In 1990, Kerslake became interested in vitreography (editioned printmaking from glass matrices) when he was invited as an artist-in-residence to create in the technique at Littleton Studios in Spruce Pine, North Carolina. Over the next ten years he visited Littleton Studios six more times to create a total of twenty-five print editions using vitreograph and digital printmaking techniques. These prints furthered the exploration of both the patio and tourist series.

After 2000, Kerslake's imagery drew upon photographs of ancestors to contemplate his place on the continuum of his family history.

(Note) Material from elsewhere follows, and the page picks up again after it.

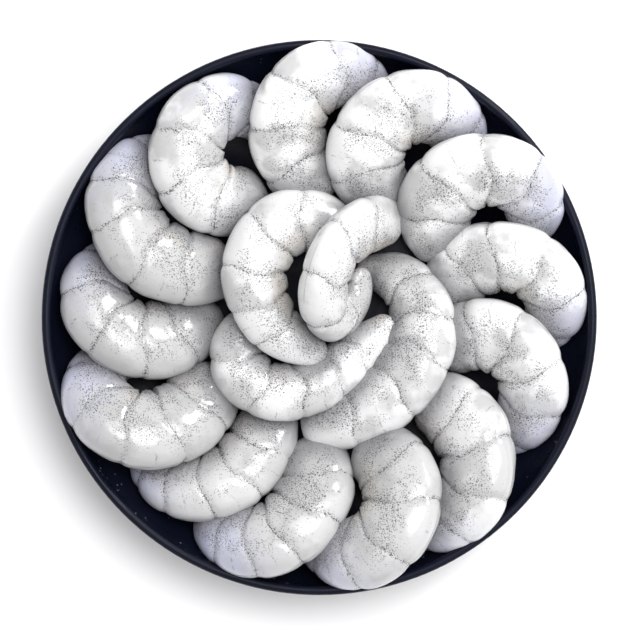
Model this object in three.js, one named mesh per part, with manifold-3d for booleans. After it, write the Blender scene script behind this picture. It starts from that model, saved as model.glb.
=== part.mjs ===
// A shallow dark bowl of peeled raw shrimps: thirteen curled ones overlap in a ring round it
// and four lie across the middle. Millimetres, +Z up, origin on the table under the bowl's middle.
import * as THREE from 'three';
import { mergeVertices } from 'three/addons/utils/BufferGeometryUtils.js';
import Module from 'manifold-3d';

const wasm = await Module();
wasm.setup();

// Bowl
const bowlRadius = 95;
const rimHeight = 31;
const lipWidth = 3;
const floorHeight = 6.5;
const floorRadius = 44;
const undersideHeight = 2.5;
const footRadius = 50;
const footWidth = 5;
const innerSteps = 9;
const outerSteps = 5;
const lipSteps = 4;
const roundSteps = 48;

// Shrimp body. Shares of its length count from the cut head end to the tail tip, shares of its
// thickness from the ring at thickestAt, and angles round it in degrees from the back.
const segmentStarts = [0, 0.16, 0.33, 0.50, 0.65, 0.79];
const thickestAt = 0.28;
const headShare = 0.80;
const tailShare = 0.46;
const tailTaper = 3;
const widthShare = 0.68;
// the rounded ends: a shoulder ring and the tip, in radii beyond the last full ring
const headEnd = { shoulder: 0.34, shoulderSize: 0.66, tip: 0.46 };
const tailEnd = { shoulder: 0.45, shoulderSize: 0.70, tip: 0.75 };
// between two creases a segment swells: over two rings where it is long, over one where short
const longSegment = 0.145;
const longCrowns = [0.35, 0.72];
const shortCrown = [0.5];
const crownSwell = 1.02;
// a crease is shallow over the back, deep at the belly, and swept tailwards on the flanks
const backCrease = 0.03;
const bellyCrease = 0.10;
const creaseSweep = 3.2;
const sweepMiddle = 95;
const sweepReach = 38;
// a shallow groove runs down the belly, which stops short of the middle of its own curl
const grooveFrom = 170;
const grooveShare = 0.93;
const curlClearance = 1;
const bodySides = 12;
const halfSpineSteps = 60;

// Between any two pieces that touch
const gap = 0.3;
const weldDistance = 0.001;

// Each shrimp lies on its side, and these say how. x, y, z: the middle of its body. heading: where
// the head-to-tail way points there, anticlockwise from +X. frontBend, backBend: how far the front
// and back halves curl, anticlockwise above 0. length, girth: along the body and through its
// thickest ring, from back to belly. outLift, sideLift: how far the side away from the bowl's
// middle and the anticlockwise side are tipped up. Angles are in degrees.
const columns = [
  'x', 'y', 'z', 'heading', 'frontBend', 'backBend', 'length', 'girth', 'outLift', 'sideLift',
];

// Clockwise round the bowl from the top, each over the tail of the one before it
const ringRows = [
  [-6.5, 77, 31.5, 51, -90, -175, 78, 27, 20, 15],
  [27.5, 71, 33, 20, -125, -145, 77.5, 28, 20, 20],
  [56.5, 50.5, 35.5, 3, -115, -155, 79, 27.5, 25, 20],
  [73.5, 17.5, 30.5, -34, -95, -175, 77, 25.5, 25, 20],
  [72.5, -18.5, 28, -73, -125, -135, 76.5, 26, 20, 20],
  [53, -57.5, 31, -111, -100, -135, 77.5, 28, 25, 20],
  [23, -75, 35.5, -135, -115, -145, 76, 29, 25, 20],
  [-12, -73.5, 31, -147, -80, -115, 66.5, 28.5, 25, 20],
  [-37.5, -57.5, 25, -168, -70, -130, 68, 26, 15, 20],
  [-65, -37.5, 32.5, 163, -90, -170, 78, 29, 25, 20],
  [-71.5, -3, 28, 138, -95, -175, 75.5, 27.5, 20, 20],
  [-66, 32.5, 30, 110, -80, -155, 78, 28, 15, 20],
  [-44.5, 61.5, 31, 70, -140, -145, 79, 27, 20, 15],
];

// Across the middle, from the lowest to the one on top of all
const middleRows = {
  right: [33, -14, 25.5, 66, 60, 120, 86, 25.5, 20, -5],
  low: [-8, -25, 27.5, 12, 165, 25, 77.5, 20.5, 10, 5],
  left: [-22, 16.5, 31, -97, 125, 80, 76, 23.5, 5, 10],
  top: [2, 14.5, 43.5, -103, 85, 215, 80.5, 21, 10, 55],
};

const flesh = { color: 0xe2e2e4, roughness: 0.22, metalness: 0 };
const glaze = { color: 0x14161f, roughness: 0.28, metalness: 0 };

function quarterEllipse(fromRadius, toRadius, lowHeight, steps) {
  // from level at the bottom to upright at the rim
  const points = [];
  for (let i = 0; i <= steps; i += 1) {
    const angle = (Math.PI / 2) * (i / steps);
    const radius = fromRadius + (toRadius - fromRadius) * Math.sin(angle);
    points.push(new THREE.Vector2(radius, rimHeight - (rimHeight - lowHeight) * Math.cos(angle)));
  }
  return points;
}

function roundLip(extra) {
  // over the rim from its outer edge to its inner one
  const points = [];
  const radius = lipWidth / 2 + extra;
  for (let i = 1; i < lipSteps; i += 1) {
    const angle = Math.PI * (i / lipSteps);
    const across = bowlRadius - lipWidth / 2 + radius * Math.cos(angle);
    points.push(new THREE.Vector2(across, rimHeight + radius * Math.sin(angle)));
  }
  return points;
}

function bowlGeometry() {
  const foot = [
    new THREE.Vector2(0, undersideHeight),
    new THREE.Vector2(footRadius - footWidth, undersideHeight),
    new THREE.Vector2(footRadius - footWidth, 0),
    new THREE.Vector2(footRadius, 0),
  ];
  const outside = quarterEllipse(footRadius, bowlRadius, undersideHeight, outerSteps);
  const inside = quarterEllipse(floorRadius, bowlRadius - lipWidth, floorHeight, innerSteps).reverse();
  const profile = [...foot, ...outside, ...roundLip(0), ...inside, new THREE.Vector2(0, floorHeight)];
  return new THREE.LatheGeometry(profile, roundSteps).rotateX(Math.PI / 2);
}

function wallBlock() {
  // all that the food keeps clear of: the bowl with the gap added, and the space behind its wall
  const outer = 2 * bowlRadius;
  const lip = roundLip(gap).slice(Math.floor(lipSteps / 2) - 1);
  const inside = quarterEllipse(floorRadius, bowlRadius - lipWidth, floorHeight, innerSteps).reverse();
  const profile = [
    new THREE.Vector2(0, -undersideHeight),
    new THREE.Vector2(outer, -undersideHeight),
    new THREE.Vector2(outer, lip[0].y),
    ...lip,
    ...inside.map((point) => new THREE.Vector2(point.x - gap, point.y + gap)),
    new THREE.Vector2(0, floorHeight + gap),
  ];
  return new THREE.LatheGeometry(profile, roundSteps).rotateX(Math.PI / 2);
}

function spineOf(shrimp) {
  // the body's middle line in its own plane, stepped outwards both ways from the middle,
  // where it runs along +X
  const bend = THREE.MathUtils.degToRad((shrimp.frontBend + shrimp.backBend) / 2);
  const uneven = THREE.MathUtils.degToRad((shrimp.backBend - shrimp.frontBend) / 2);
  const step = 1 / halfSpineSteps;
  const reach = shrimp.length / 2;
  const headingAt = (u) => bend * u + uneven * u * u;
  const halves = [-1, 1].map((way) => {
    const points = [new THREE.Vector2()];
    for (let i = 0; i < halfSpineSteps; i += 1) {
      const angle = headingAt(way * (i + 0.5) * step);
      const stride = new THREE.Vector2(Math.cos(angle), Math.sin(angle)).multiplyScalar(way * reach * step);
      points.push(points[i].clone().add(stride));
    }
    return points;
  });
  const line = [...halves[0].reverse(), ...halves[1].slice(1)];
  return (share) => {
    const place = THREE.MathUtils.clamp(share, 0, 1) * 2 * halfSpineSteps;
    const before = Math.min(Math.floor(place), 2 * halfSpineSteps - 1);
    const point = line[before].clone().lerp(line[before + 1], place - before);
    const u = place / halfSpineSteps - 1;
    return { point, angle: headingAt(u), curlRadius: reach / Math.abs(bend + 2 * uneven * u) };
  };
}

function depthAt(share) {
  if (share < thickestAt) {
    return 1 - (1 - headShare) * ((thickestAt - share) / thickestAt) ** 2;
  }
  return 1 - (1 - tailShare) * ((share - thickestAt) / (1 - thickestAt)) ** tailTaper;
}

function bodyRows() {
  // cross rings from the cut head end to the tail tip: a crease where a segment starts,
  // then its crown rings
  const rows = [
    { share: 0, out: -headEnd.tip, scale: 0 },
    { share: 0, out: -headEnd.shoulder, scale: headEnd.shoulderSize },
  ];
  segmentStarts.forEach((start, i) => {
    const length = (segmentStarts[i + 1] ?? 1) - start;
    rows.push({ share: start, scale: 1, crease: i > 0 });
    for (const part of length > longSegment ? longCrowns : shortCrown) {
      rows.push({ share: start + part * length, scale: crownSwell });
    }
  });
  rows.push(
    { share: 1, scale: 1 },
    { share: 1, out: tailEnd.shoulder, scale: tailEnd.shoulderSize },
    { share: 1, out: tailEnd.tip, scale: 0 },
  );
  return rows;
}

function shrimpGeometry(shrimp, swell = 0) {
  // a sphere's grid of vertices laid over the curled body: its poles are the two ends
  const rows = bodyRows();
  const geometry = new THREE.SphereGeometry(1, bodySides, rows.length - 1);
  const spine = spineOf(shrimp);
  const curlSide = Math.sign(shrimp.frontBend + shrimp.backBend);
  const position = geometry.attributes.position;
  for (let i = 0; i < position.count; i += 1) {
    const row = rows[Math.floor(i / (bodySides + 1))];
    const angle = (2 * Math.PI * (i % (bodySides + 1))) / bodySides;
    const around = THREE.MathUtils.radToDeg(Math.acos(Math.cos(angle)));
    const sweep = row.out ? 0 : creaseSweep * Math.exp(-(((around - sweepMiddle) / sweepReach) ** 2));
    const ends = Math.min(row.share, 1 - row.share) / segmentStarts[1];
    const share = row.share + (Math.min(ends, 1) * sweep) / shrimp.length;
    const { point, angle: heading, curlRadius } = spine(share);
    const toBelly = (1 - Math.cos(angle)) / 2;
    const dip = row.crease ? backCrease + (bellyCrease - backCrease) * toBelly : 0;
    const radius = (shrimp.girth / 2) * depthAt(share);
    const size = row.scale * (radius * (1 - dip) + swell);
    const groove = around > grooveFrom ? grooveShare : 1;
    const back = Math.max(size * groove * Math.cos(angle), curlClearance - curlRadius);
    const side = size * widthShare * Math.sin(angle);
    const along = (row.out ?? 0) * radius + Math.sign(row.out ?? 0) * swell;
    const forward = new THREE.Vector2(Math.cos(heading), Math.sin(heading));
    const outward = new THREE.Vector2(forward.y, -forward.x).multiplyScalar(curlSide);
    point.addScaledVector(forward, along).addScaledVector(outward, back);
    position.setXYZ(i, point.x, point.y, curlSide * side);
  }
  return geometry;
}

function placeOf(shrimp) {
  const outward = new THREE.Vector3(shrimp.x, shrimp.y, 0).normalize();
  const round = new THREE.Vector3(-outward.y, outward.x, 0);
  const tip = outward.multiplyScalar(shrimp.sideLift).addScaledVector(round, -shrimp.outLift);
  const tipAngle = THREE.MathUtils.degToRad(tip.length());
  const heading = THREE.MathUtils.degToRad(shrimp.heading);
  const turn = new THREE.Quaternion().setFromAxisAngle(new THREE.Vector3(0, 0, 1), heading);
  const rotation = new THREE.Quaternion().setFromAxisAngle(tip.normalize(), tipAngle).multiply(turn);
  return new THREE.Matrix4().compose(
    new THREE.Vector3(shrimp.x, shrimp.y, shrimp.z), rotation, new THREE.Vector3(1, 1, 1));
}

function solidOf(geometry) {
  geometry.deleteAttribute('normal');
  geometry.deleteAttribute('uv');
  const merged = mergeVertices(geometry, weldDistance);
  const corners = [];
  for (let i = 0; i < merged.index.count; i += 3) {
    const [a, b, c] = [0, 1, 2].map((k) => merged.index.getX(i + k));
    if (a !== b && b !== c && c !== a) {
      corners.push(a, b, c);
    }
  }
  return new wasm.Manifold(new wasm.Mesh({
    numProp: 3,
    vertProperties: new Float32Array(merged.attributes.position.array),
    triVerts: new Uint32Array(corners),
  }));
}

function geometryOf(solid) {
  const mesh = solid.getMesh();
  const geometry = new THREE.BufferGeometry();
  geometry.setAttribute('position', new THREE.BufferAttribute(mesh.vertProperties, 3));
  geometry.setIndex(new THREE.BufferAttribute(mesh.triVerts, 1));
  return geometry;
}

function named(values) {
  return Object.fromEntries(columns.map((column, i) => [column, values[i]]));
}

const ring = ringRows.map((values, i) => (
  { ...named(values), name: `shrimp_ring_${String(i + 1).padStart(2, '0')}` }));
const middle = Object.entries(middleRows).map(([side, values]) => (
  { ...named(values), name: `shrimp_middle_${side}` }));

function liesOver(shrimp) {
  // the shrimps whose weight presses on this one: the next in the ring, those higher in the
  // middle, and for one in the ring all the middle ones
  const inRing = ring.indexOf(shrimp);
  if (inRing < 0) {
    return middle.slice(middle.indexOf(shrimp) + 1);
  }
  return [ring[(inRing + 1) % ring.length], ...middle];
}

const bowlOfShrimps = new THREE.Group();

const bowl = new THREE.Mesh(bowlGeometry(), new THREE.MeshStandardMaterial(glaze));
bowl.name = 'bowl';
bowlOfShrimps.add(bowl);

const wall = solidOf(wallBlock());
for (const shrimp of [...ring, ...middle]) {
  // soft flesh gives way: each is cut back by what presses on it and by the wall it lies against
  const place = placeOf(shrimp);
  let body = solidOf(shrimpGeometry(shrimp).applyMatrix4(place)).subtract(wall);
  for (const upper of liesOver(shrimp)) {
    body = body.subtract(solidOf(shrimpGeometry(upper, gap).applyMatrix4(placeOf(upper))));
  }
  const mesh = new THREE.Mesh(geometryOf(body), new THREE.MeshStandardMaterial(flesh));
  mesh.geometry.applyMatrix4(place.clone().invert());
  mesh.applyMatrix4(place);
  mesh.name = shrimp.name;
  bowlOfShrimps.add(mesh);
}

export default bowlOfShrimps;
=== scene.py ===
import math
import random

import bpy
import numpy as np
from mathutils import Matrix, Vector, noise
from mathutils.bvhtree import BVHTree


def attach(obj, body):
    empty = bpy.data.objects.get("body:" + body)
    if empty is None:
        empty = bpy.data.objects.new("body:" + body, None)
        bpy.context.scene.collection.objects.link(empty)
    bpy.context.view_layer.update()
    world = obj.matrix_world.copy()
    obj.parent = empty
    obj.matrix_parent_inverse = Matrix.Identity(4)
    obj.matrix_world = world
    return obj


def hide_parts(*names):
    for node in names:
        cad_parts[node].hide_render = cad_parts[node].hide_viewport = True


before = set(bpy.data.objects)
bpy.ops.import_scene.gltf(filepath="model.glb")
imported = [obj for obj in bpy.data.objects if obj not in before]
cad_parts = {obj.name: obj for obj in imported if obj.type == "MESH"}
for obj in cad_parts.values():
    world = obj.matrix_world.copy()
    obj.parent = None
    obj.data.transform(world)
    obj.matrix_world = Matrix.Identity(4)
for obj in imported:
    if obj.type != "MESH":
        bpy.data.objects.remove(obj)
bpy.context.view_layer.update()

mm = 0.001
print("frame loaded, nodes:", len(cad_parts))


def onlyThis(thing):
    bpy.ops.object.select_all(action="DESELECT")
    thing.select_set(True)
    bpy.context.view_layer.objects.active = thing


def applyModifiers(thing):
    onlyThis(thing)
    for modifier in list(thing.modifiers):
        bpy.ops.object.modifier_apply(modifier=modifier.name)


def applyPlace(thing):
    onlyThis(thing)
    bpy.ops.object.transform_apply(location=True, rotation=True, scale=True)


def finishPiece(piece, slot, *nodes):
    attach(piece, "root")
    if nodes:
        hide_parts(*nodes)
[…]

==Colleagues and students ==

Kerslake's colleagues at the University of Florida included photographers Jerry Uelsmann and Todd Walker, painters Hiram Williams and Lennie Kesl and sculptor Jack Nickelson. Uelsmann and Walker were particularly influential for Kerslake's art. The former introduced him to the artistic possibilities of photography and darkroom techniques, and the latter was a fellow researcher in photo-printmaking. Kerslake's notable students include painter John Caputo of Albany, New York; painter and photographer Robert W. Fichter of Fort Myers, painter and printmaker Michael Kemp of Gainesville, Florida and syndicated political cartoonist Ed Hall of Jacksonville, Florida.

==Collections==

Ken Kerslake's work has been collected by numerous public institutions, including the Brooklyn Museum, Library of Congress, the National Gallery, Washington, DC; Yale University Art Gallery, New Haven, Connecticut; the High Museum of Art, Atlanta, Georgia and The Museum of Fine Arts, Boston, Massachusetts. His honors included a lifetime achievement award for Excellence in Printmaking Education from the Southern Graphics Council in 2004.

==Personal==
Ken Kerslake married Sarah “Sally” Allen in 1956. They adopted two children: Scott Paul in 1963 and Katharine Rachel in 1964.